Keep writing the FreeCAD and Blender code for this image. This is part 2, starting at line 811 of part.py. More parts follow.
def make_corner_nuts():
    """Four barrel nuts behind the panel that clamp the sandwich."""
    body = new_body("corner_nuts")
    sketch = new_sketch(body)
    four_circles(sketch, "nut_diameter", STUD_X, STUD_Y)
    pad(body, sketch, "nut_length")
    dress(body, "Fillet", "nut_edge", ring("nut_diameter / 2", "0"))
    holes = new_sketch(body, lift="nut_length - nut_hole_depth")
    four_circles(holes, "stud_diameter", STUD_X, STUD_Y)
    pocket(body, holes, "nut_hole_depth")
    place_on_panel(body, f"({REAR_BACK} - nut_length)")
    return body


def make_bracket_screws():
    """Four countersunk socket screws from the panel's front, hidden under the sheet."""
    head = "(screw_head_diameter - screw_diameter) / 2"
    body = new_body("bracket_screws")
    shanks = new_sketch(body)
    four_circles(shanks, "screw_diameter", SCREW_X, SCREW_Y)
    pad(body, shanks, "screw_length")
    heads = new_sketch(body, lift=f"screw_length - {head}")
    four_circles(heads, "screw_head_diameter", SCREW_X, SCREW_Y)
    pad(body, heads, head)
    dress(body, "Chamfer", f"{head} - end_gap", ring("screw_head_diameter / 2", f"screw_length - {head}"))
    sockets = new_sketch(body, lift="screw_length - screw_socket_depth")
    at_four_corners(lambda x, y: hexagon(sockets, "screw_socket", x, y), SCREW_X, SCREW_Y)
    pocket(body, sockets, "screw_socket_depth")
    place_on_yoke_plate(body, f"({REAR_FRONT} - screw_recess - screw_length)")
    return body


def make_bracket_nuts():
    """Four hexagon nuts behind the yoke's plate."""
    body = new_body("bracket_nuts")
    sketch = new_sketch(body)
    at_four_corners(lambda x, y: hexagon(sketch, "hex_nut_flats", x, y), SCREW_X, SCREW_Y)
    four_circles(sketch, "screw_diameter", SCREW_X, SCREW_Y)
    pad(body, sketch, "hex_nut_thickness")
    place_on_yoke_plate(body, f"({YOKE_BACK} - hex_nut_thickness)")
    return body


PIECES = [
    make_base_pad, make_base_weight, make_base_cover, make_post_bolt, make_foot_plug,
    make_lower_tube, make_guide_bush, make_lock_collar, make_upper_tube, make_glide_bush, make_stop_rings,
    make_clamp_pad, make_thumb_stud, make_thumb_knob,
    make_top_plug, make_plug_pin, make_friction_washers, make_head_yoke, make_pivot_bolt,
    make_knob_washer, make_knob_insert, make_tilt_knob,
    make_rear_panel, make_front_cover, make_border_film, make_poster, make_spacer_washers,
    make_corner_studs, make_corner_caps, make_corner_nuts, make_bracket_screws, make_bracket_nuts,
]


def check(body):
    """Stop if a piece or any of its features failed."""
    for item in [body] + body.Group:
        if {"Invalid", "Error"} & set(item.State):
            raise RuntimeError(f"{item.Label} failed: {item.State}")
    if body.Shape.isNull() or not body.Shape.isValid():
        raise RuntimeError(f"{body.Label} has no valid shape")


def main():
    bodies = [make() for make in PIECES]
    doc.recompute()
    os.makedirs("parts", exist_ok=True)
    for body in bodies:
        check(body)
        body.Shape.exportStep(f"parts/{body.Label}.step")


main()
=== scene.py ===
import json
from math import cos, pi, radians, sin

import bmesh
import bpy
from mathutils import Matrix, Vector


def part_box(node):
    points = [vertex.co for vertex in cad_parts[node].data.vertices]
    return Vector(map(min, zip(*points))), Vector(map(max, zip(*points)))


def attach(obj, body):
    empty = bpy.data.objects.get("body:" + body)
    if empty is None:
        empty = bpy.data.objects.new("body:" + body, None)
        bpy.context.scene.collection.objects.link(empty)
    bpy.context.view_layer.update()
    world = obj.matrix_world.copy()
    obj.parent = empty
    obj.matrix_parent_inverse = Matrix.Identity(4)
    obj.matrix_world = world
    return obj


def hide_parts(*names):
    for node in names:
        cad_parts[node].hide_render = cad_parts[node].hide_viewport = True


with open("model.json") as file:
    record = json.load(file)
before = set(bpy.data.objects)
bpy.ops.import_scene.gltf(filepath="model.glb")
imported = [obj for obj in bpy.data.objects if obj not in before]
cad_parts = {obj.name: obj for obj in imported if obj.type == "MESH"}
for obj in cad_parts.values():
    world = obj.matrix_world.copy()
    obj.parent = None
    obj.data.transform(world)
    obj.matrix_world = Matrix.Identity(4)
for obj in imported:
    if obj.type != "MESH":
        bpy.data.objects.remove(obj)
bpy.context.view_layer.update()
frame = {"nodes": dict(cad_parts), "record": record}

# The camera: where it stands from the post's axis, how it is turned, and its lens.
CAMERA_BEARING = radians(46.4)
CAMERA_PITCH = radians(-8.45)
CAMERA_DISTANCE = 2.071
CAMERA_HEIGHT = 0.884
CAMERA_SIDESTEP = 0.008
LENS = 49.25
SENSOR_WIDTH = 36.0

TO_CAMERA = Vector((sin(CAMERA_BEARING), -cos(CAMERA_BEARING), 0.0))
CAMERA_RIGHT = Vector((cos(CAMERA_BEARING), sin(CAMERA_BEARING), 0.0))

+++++

THE REQUEST: Take the material above and return all of it exactly.

SOLUTION TO THE EXERCISE:
Keep writing the FreeCAD and Blender code for this image. This is part 2, starting at line 811 of part.py. More parts follow.
def make_corner_nuts():
    """Four barrel nuts behind the panel that clamp the sandwich."""
    body = new_body("corner_nuts")
    sketch = new_sketch(body)
    four_circles(sketch, "nut_diameter", STUD_X, STUD_Y)
    pad(body, sketch, "nut_length")
    dress(body, "Fillet", "nut_edge", ring("nut_diameter / 2", "0"))
    holes = new_sketch(body, lift="nut_length - nut_hole_depth")
    four_circles(holes, "stud_diameter", STUD_X, STUD_Y)
    pocket(body, holes, "nut_hole_depth")
    place_on_panel(body, f"({REAR_BACK} - nut_length)")
    return body


def make_bracket_screws():
    """Four countersunk socket screws from the panel's front, hidden under the sheet."""
    head = "(screw_head_diameter - screw_diameter) / 2"
    body = new_body("bracket_screws")
    shanks = new_sketch(body)
    four_circles(shanks, "screw_diameter", SCREW_X, SCREW_Y)
    pad(body, shanks, "screw_length")
    heads = new_sketch(body, lift=f"screw_length - {head}")
    four_circles(heads, "screw_head_diameter", SCREW_X, SCREW_Y)
    pad(body, heads, head)
    dress(body, "Chamfer", f"{head} - end_gap", ring("screw_head_diameter / 2", f"screw_length - {head}"))
    sockets = new_sketch(body, lift="screw_length - screw_socket_depth")
    at_four_corners(lambda x, y: hexagon(sockets, "screw_socket", x, y), SCREW_X, SCREW_Y)
    pocket(body, sockets, "screw_socket_depth")
    place_on_yoke_plate(body, f"({REAR_FRONT} - screw_recess - screw_length)")
    return body


def make_bracket_nuts():
    """Four hexagon nuts behind the yoke's plate."""
    body = new_body("bracket_nuts")
    sketch = new_sketch(body)
    at_four_corners(lambda x, y: hexagon(sketch, "hex_nut_flats", x, y), SCREW_X, SCREW_Y)
    four_circles(sketch, "screw_diameter", SCREW_X, SCREW_Y)
    pad(body, sketch, "hex_nut_thickness")
    place_on_yoke_plate(body, f"({YOKE_BACK} - hex_nut_thickness)")
    return body


PIECES = [
    make_base_pad, make_base_weight, make_base_cover, make_post_bolt, make_foot_plug,
    make_lower_tube, make_guide_bush, make_lock_collar, make_upper_tube, make_glide_bush, make_stop_rings,
    make_clamp_pad, make_thumb_stud, make_thumb_knob,
    make_top_plug, make_plug_pin, make_friction_washers, make_head_yoke, make_pivot_bolt,
    make_knob_washer, make_knob_insert, make_tilt_knob,
    make_rear_panel, make_front_cover, make_border_film, make_poster, make_spacer_washers,
    make_corner_studs, make_corner_caps, make_corner_nuts, make_bracket_screws, make_bracket_nuts,
]


def check(body):
    """Stop if a piece or any of its features failed."""
    for item in [body] + body.Group:
        if {"Invalid", "Error"} & set(item.State):
            raise RuntimeError(f"{item.Label} failed: {item.State}")
    if body.Shape.isNull() or not body.Shape.isValid():
        raise RuntimeError(f"{body.Label} has no valid shape")


def main():
    bodies = [make() for make in PIECES]
    doc.recompute()
    os.makedirs("parts", exist_ok=True)
    for body in bodies:
        check(body)
        body.Shape.exportStep(f"parts/{body.Label}.step")


main()
=== scene.py ===
import json
from math import cos, pi, radians, sin

import bmesh
import bpy
from mathutils import Matrix, Vector


def part_box(node):
    points = [vertex.co for vertex in cad_parts[node].data.vertices]
    return Vector(map(min, zip(*points))), Vector(map(max, zip(*points)))


def attach(obj, body):
    empty = bpy.data.objects.get("body:" + body)
    if empty is None:
        empty = bpy.data.objects.new("body:" + body, None)
        bpy.context.scene.collection.objects.link(empty)
    bpy.context.view_layer.update()
    world = obj.matrix_world.copy()
    obj.parent = empty
    obj.matrix_parent_inverse = Matrix.Identity(4)
    obj.matrix_world = world
    return obj


def hide_parts(*names):
    for node in names:
        cad_parts[node].hide_render = cad_parts[node].hide_viewport = True


with open("model.json") as file:
    record = json.load(file)
before = set(bpy.data.objects)
bpy.ops.import_scene.gltf(filepath="model.glb")
imported = [obj for obj in bpy.data.objects if obj not in before]
cad_parts = {obj.name: obj for obj in imported if obj.type == "MESH"}
for obj in cad_parts.values():
    world = obj.matrix_world.copy()
    obj.parent = None
    obj.data.transform(world)
    obj.matrix_world = Matrix.Identity(4)
for obj in imported:
    if obj.type != "MESH":
        bpy.data.objects.remove(obj)
bpy.context.view_layer.update()
frame = {"nodes": dict(cad_parts), "record": record}

# The camera: where it stands from the post's axis, how it is turned, and its lens.
CAMERA_BEARING = radians(46.4)
CAMERA_PITCH = radians(-8.45)
CAMERA_DISTANCE = 2.071
CAMERA_HEIGHT = 0.884
CAMERA_SIDESTEP = 0.008
LENS = 49.25
SENSOR_WIDTH = 36.0

TO_CAMERA = Vector((sin(CAMERA_BEARING), -cos(CAMERA_BEARING), 0.0))
CAMERA_RIGHT = Vector((cos(CAMERA_BEARING), sin(CAMERA_BEARING), 0.0))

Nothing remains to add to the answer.